10. Software as an Experience. The initial rise of cloud-based software (SaaS, or software-as-a-service) focused on renting access to software instead of the historical approach of selling licenses. As cloud-based software expands, we’ll see these offerings cater more explicitly to the needs of customers. How? Simple, highly-focused, specialised applications (like smartphone apps), more focus on quick initial usability, more sharing of best practices (usage, not technical), and customisation based on behavioural analysis of users. Tidbit: Net Promoter Scores for tech vendors are more correlated to customer experience than product performance.

11. Resurgence of values. As more companies push forward on their CX journeys, they’ll find that there’s nothing holding their efforts together. The desire to improve customer experience will fall victim to other priorities if the effort is not tied to the core values of the company. But many organisations are so heavily focused on their operations they’ve lost sight of their raisons d’être. I expect more companies to articulate and recommit to a core set of values.

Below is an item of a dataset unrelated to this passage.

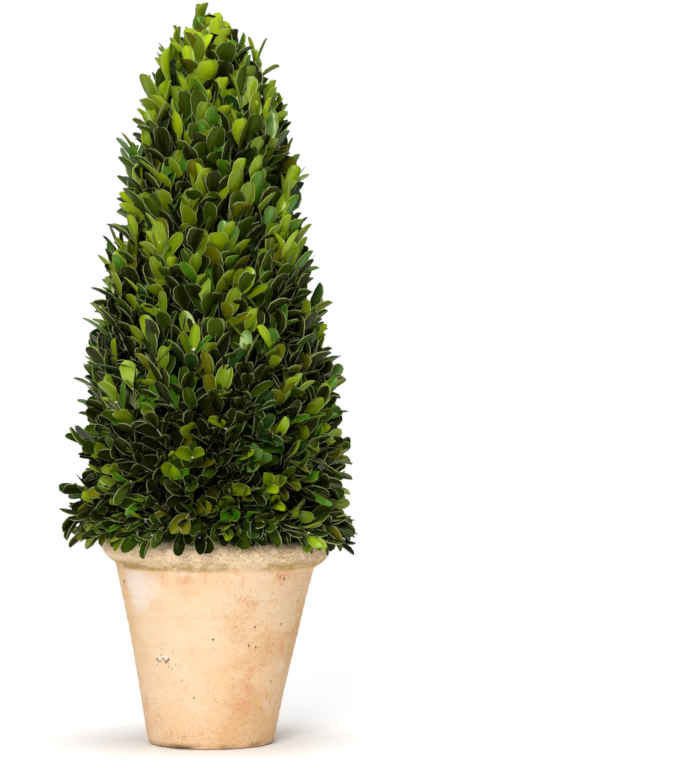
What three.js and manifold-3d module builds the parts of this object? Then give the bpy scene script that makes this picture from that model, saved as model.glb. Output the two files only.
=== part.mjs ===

12. Rethinking risk-experience trade-offs. Customer experience is often constrained by rigid requirements imposed by legal, compliance and risk management teams. As a result, companies are forced to collect additional information from customers, add additional steps in processes, and eliminate valuable self-service options. In 2013, given the increased emphasis on customer experience, we’ll see companies push back on and successfully eliminate many of the most egregious experience roadblocks.

13. Continuing CX education. Some customer experience practices are becoming standardised enough to create educational curriculum. In 2013, we’ll see more corporate training departments rolling out CX training, MBA programs incorporating more CX content into service and marketing courses, and the creation of standalone CX academic courses. Tidbit: The percentage of CX professionals that see training as an important professionals development goal increased from 52 per cent in 2011 to 57 per cent in 2012.

The bottom line: 2013 is a busy year for CX professionals.